Would you restate all the data that follows, word for word?

>> begin Raw data

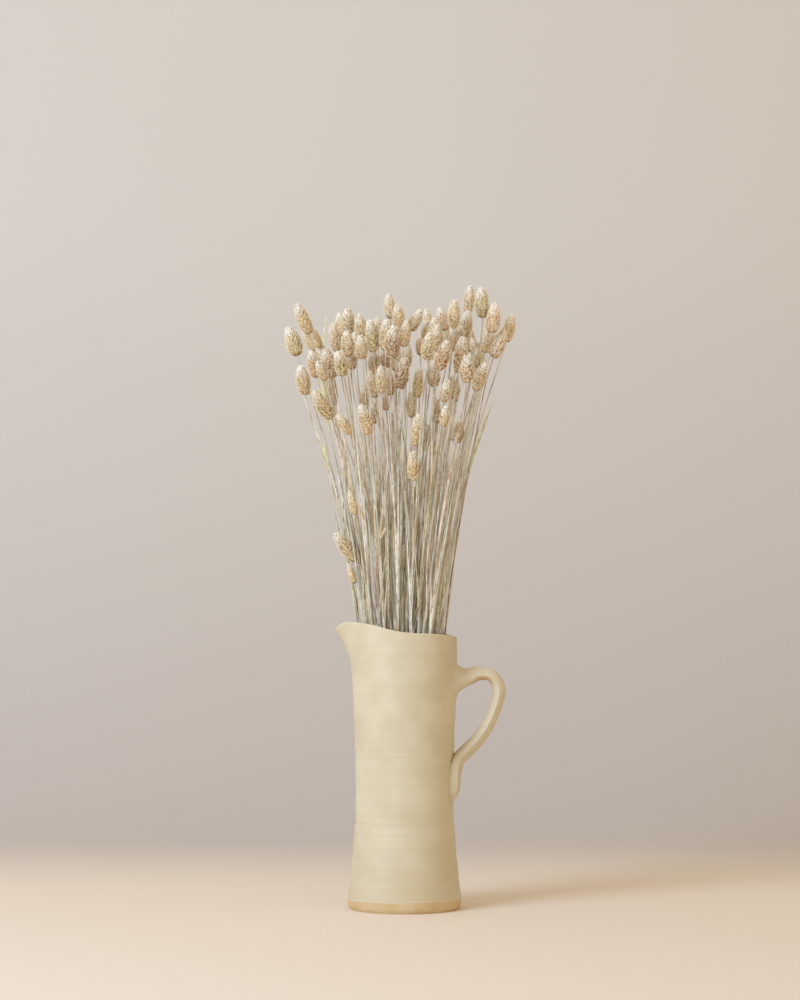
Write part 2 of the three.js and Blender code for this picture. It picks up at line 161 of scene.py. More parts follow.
# Stalks: where the tip and the foot of the seed head show in the camera's view (x, z), the head's width,
# and how far the head stands behind the jug's axis (in front of it if negative)
STALKS = [
    (-116, 581, -107, 552, 16, 50),
    (-108, 604, -95, 574, 13, -10),
    (-102, 580, -88, 557, 11, 45),
    (-91, 578, -85, 560, 8, 5),
    (-86, 565, -77, 538, 12, 15),
    (-79, 559, -72, 530, 15, -45),
    (-93, 557, -87, 530, 14, 30),
    (-87, 546, -79, 527, 9, -20),
    (-67, 556, -61, 532, 13, -75),
    (-72, 585, -67, 556, 12, -5),
    (-65, 595, -62, 571, 11, 75),
    (-57, 599, -56, 574, 13, 25),
    (-46, 593, -42, 571, 12, 15),
    (-58, 577, -56, 551, 13, -25),
    (-49, 575, -48, 549, 13, 5),
    (-44, 572, -42, 549, 12, -65),
    (-53, 563, -53, 538, 12, 55),
    (-104, 542, -99, 513, 14, -15),
    (-91, 517, -73, 489, 15, -40),
    (-67, 493, -53, 474, 10, -50),
    (-73, 534, -70, 502, 8, 45),
    (-80, 533, -76, 508, 7, 60),
    (-35, 588, -31, 556, 13, -30),
    (-27, 590, -26, 561, 12, 35),
    (-18, 588, -19, 557, 13, -35),
    (-11, 581, -13, 549, 16, -75),
    (-16, 614, -14, 589, 11, 70),
    (-7, 604, -5, 577, 12, 5),
    (2, 587, -1, 561, 11, -20),
    (16, 598, 6, 577, 11, 15),
    (22, 598, 25, 579, 9, 75),
    (-32, 558, -30, 533, 11, 45),
    (-19, 561, -20, 534, 11, 65),
    (-8, 561, -9, 537, 12, 45),
    (3, 564, 2, 540, 10, 30),
    (0, 550, -5, 519, 14, -30),
    (16, 575, 16, 552, 9, 60),
    (25, 574, 22, 548, 13, -80),
    (21, 586, 23, 564, 11, 35),
    (30, 590, 29, 561, 12, 15),
    (33, 583, 33, 556, 12, -30),
    (35, 600, 41, 577, 11, 45),
    (50, 608, 49, 580, 12, -45),
    (64, 597, 59, 570, 12, -15),
    (66, 622, 63, 595, 11, 15),
    (77, 620, 78, 590, 14, -15),
    (91, 604, 87, 575, 14, -25),
    (108, 593, 101, 566, 12, 10),
    (81, 579, 80, 555, 13, 35),
    (100, 578, 89, 550, 13, -15),
    (92, 574, 86, 554, 10, 45),
    (68, 569, 72, 552, 9, 45),
    (65, 582, 67, 555, 9, 65),
    (49, 581, 51, 556, 11, -10),
    (54, 586, 56, 563, 9, 75),
    (41, 583, 42, 560, 9, 70),
    (43, 567, 34, 538, 14, -50),
    (59, 572, 54, 535, 14, -30),
    (63, 552, 62, 525, 15, -65),
    (74, 560, 74, 534, 12, 0),
    (81, 545, 71, 517, 12, -35),
    (29, 547, 29, 521, 13, 0),
    (-44, 503, -35, 473, 12, -70),
    (-41, 525, -39, 497, 8, 40),
    (-35, 537, -29, 510, 11, 0),
    (-24, 542, -23, 515, 10, -60),
    (-30, 506, -30, 484, 7, 60),
    (-17, 540, -14, 512, 10, 10),
    (-21, 518, -18, 497, 7, 65),
    (15, 541, 12, 510, 10, -10),
    (7, 517, 7, 490, 9, 30),
    (14, 494, 11, 461, 11, -50),
    (22, 484, 22, 461, 7, 35),
    (43, 527, 39, 506, 11, -60),
    (48, 532, 47, 509, 9, 25),
    (53, 526, 51, 506, 7, 55),
    (31, 511, 33, 484, 8, 15),
    (41, 501, 39, 481, 9, -65),
    (55, 488, 53, 465, 12, -45),
    (47, 488, 49, 467, 7, 15),
    (8, 456, 9, 427, 11, -65),
    (-55, 417, -49, 393, 8, -40),
    (-69, 375, -48, 347, 14, -20),
    (-1, 363, -1, 338, 7, -10),
    (-56, 345, -50, 324, 6, -20),
    (-9, 587, -8, 563, 11, 30),
]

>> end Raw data

→ **Response below**
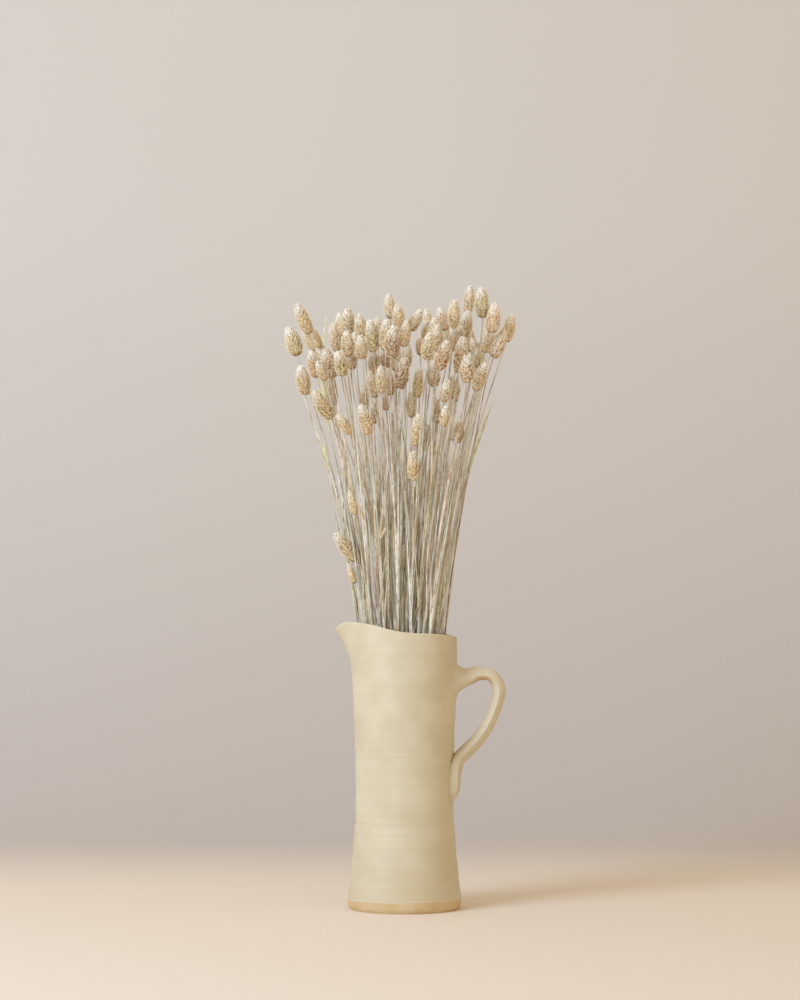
Write part 2 of the three.js and Blender code for this picture. It picks up at line 161 of scene.py. More parts follow.
# Stalks: where the tip and the foot of the seed head show in the camera's view (x, z), the head's width,
# and how far the head stands behind the jug's axis (in front of it if negative)
STALKS = [
    (-116, 581, -107, 552, 16, 50),
    (-108, 604, -95, 574, 13, -10),
    (-102, 580, -88, 557, 11, 45),
    (-91, 578, -85, 560, 8, 5),
    (-86, 565, -77, 538, 12, 15),
    (-79, 559, -72, 530, 15, -45),
    (-93, 557, -87, 530, 14, 30),
    (-87, 546, -79, 527, 9, -20),
    (-67, 556, -61, 532, 13, -75),
    (-72, 585, -67, 556, 12, -5),
    (-65, 595, -62, 571, 11, 75),
    (-57, 599, -56, 574, 13, 25),
    (-46, 593, -42, 571, 12, 15),
    (-58, 577, -56, 551, 13, -25),
    (-49, 575, -48, 549, 13, 5),
    (-44, 572, -42, 549, 12, -65),
    (-53, 563, -53, 538, 12, 55),
    (-104, 542, -99, 513, 14, -15),
    (-91, 517, -73, 489, 15, -40),
    (-67, 493, -53, 474, 10, -50),
    (-73, 534, -70, 502, 8, 45),
    (-80, 533, -76, 508, 7, 60),
    (-35, 588, -31, 556, 13, -30),
    (-27, 590, -26, 561, 12, 35),
    (-18, 588, -19, 557, 13, -35),
    (-11, 581, -13, 549, 16, -75),
    (-16, 614, -14, 589, 11, 70),
    (-7, 604, -5, 577, 12, 5),
    (2, 587, -1, 561, 11, -20),
    (16, 598, 6, 577, 11, 15),
    (22, 598, 25, 579, 9, 75),
    (-32, 558, -30, 533, 11, 45),
    (-19, 561, -20, 534, 11, 65),
    (-8, 561, -9, 537, 12, 45),
    (3, 564, 2, 540, 10, 30),
    (0, 550, -5, 519, 14, -30),
    (16, 575, 16, 552, 9, 60),
    (25, 574, 22, 548, 13, -80),
    (21, 586, 23, 564, 11, 35),
    (30, 590, 29, 561, 12, 15),
    (33, 583, 33, 556, 12, -30),
    (35, 600, 41, 577, 11, 45),
    (50, 608, 49, 580, 12, -45),
    (64, 597, 59, 570, 12, -15),
    (66, 622, 63, 595, 11, 15),
    (77, 620, 78, 590, 14, -15),
    (91, 604, 87, 575, 14, -25),
    (108, 593, 101, 566, 12, 10),
    (81, 579, 80, 555, 13, 35),
    (100, 578, 89, 550, 13, -15),
    (92, 574, 86, 554, 10, 45),
    (68, 569, 72, 552, 9, 45),
    (65, 582, 67, 555, 9, 65),
    (49, 581, 51, 556, 11, -10),
    (54, 586, 56, 563, 9, 75),
    (41, 583, 42, 560, 9, 70),
    (43, 567, 34, 538, 14, -50),
    (59, 572, 54, 535, 14, -30),
    (63, 552, 62, 525, 15, -65),
    (74, 560, 74, 534, 12, 0),
    (81, 545, 71, 517, 12, -35),
    (29, 547, 29, 521, 13, 0),
    (-44, 503, -35, 473, 12, -70),
    (-41, 525, -39, 497, 8, 40),
    (-35, 537, -29, 510, 11, 0),
    (-24, 542, -23, 515, 10, -60),
    (-30, 506, -30, 484, 7, 60),
    (-17, 540, -14, 512, 10, 10),
    (-21, 518, -18, 497, 7, 65),
    (15, 541, 12, 510, 10, -10),
    (7, 517, 7, 490, 9, 30),
    (14, 494, 11, 461, 11, -50),
    (22, 484, 22, 461, 7, 35),
    (43, 527, 39, 506, 11, -60),
    (48, 532, 47, 509, 9, 25),
    (53, 526, 51, 506, 7, 55),
    (31, 511, 33, 484, 8, 15),
    (41, 501, 39, 481, 9, -65),
    (55, 488, 53, 465, 12, -45),
    (47, 488, 49, 467, 7, 15),
    (8, 456, 9, 427, 11, -65),
    (-55, 417, -49, 393, 8, -40),
    (-69, 375, -48, 347, 14, -20),
    (-1, 363, -1, 338, 7, -10),
    (-56, 345, -50, 324, 6, -20),
    (-9, 587, -8, 563, 11, 30),
]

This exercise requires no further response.